You guys are just being nice to me.
But seriously, I went back and re-read it last night, and I'm just as pleased with it now as I was while I was writing it. That's generally a good sign. It's got some staging advice on how to freak out the PCs, as well as exhaustive advice on how to customize it for your own game. I've got a bunch of player handouts, too, which you can read
on the FDP site if you are the DM. If you are a player,
don't go read them. You'll only lessen your fun later! In general, if you like the tone of those handouts, you'll probably enjoy the adventure.
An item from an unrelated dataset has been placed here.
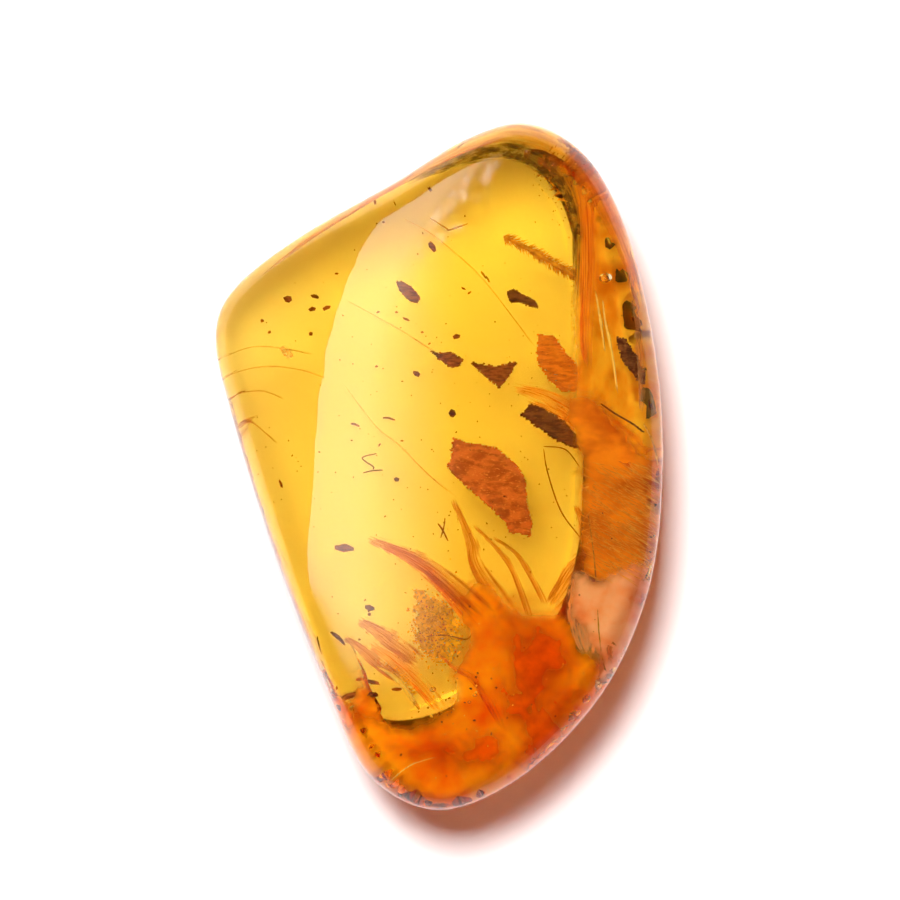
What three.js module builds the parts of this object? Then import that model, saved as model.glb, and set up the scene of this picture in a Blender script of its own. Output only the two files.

As far as the adventure is concerned, there's a lot of good crunchy bits. There's some good old-fashioned horror that might actually be scary and weird out the players, it's got some badass tactical combat, and fair amount of fun role-playing. In playtests the game hasn't played out as especially linear, since the PCs get to make some fundamental choices about some important things.
I'm also a big fan of cinematic combat. A couple of fights take place in some very unusual places. You'll have to let me know what you think once you've seen it.
It's designed for levels 1-2, and with easy tweaking up to level 6. I think it might be a bit too dangerous for incautious 1st level PCs, but it's a close call.
For the two sequels, OSM2 is about 6th level, and OSM3 is about 10th level, as currently designed. That may be tweaked a bit. They should be similar in tone in some ways; OSM 2 is a city-based adventure, with some fun politicking and nasty psionic menaces. OSM3 is a secret, but should be the best one of the bunch if it turns out the way I expect it to. All three games muck around a bit with metagame thinking and player pre-conceptions, in order to keep the players on their toes and thinking.
And Urbanmech, thanks for the.. err.. compliment! Me, evil or twisted? Naaaaah....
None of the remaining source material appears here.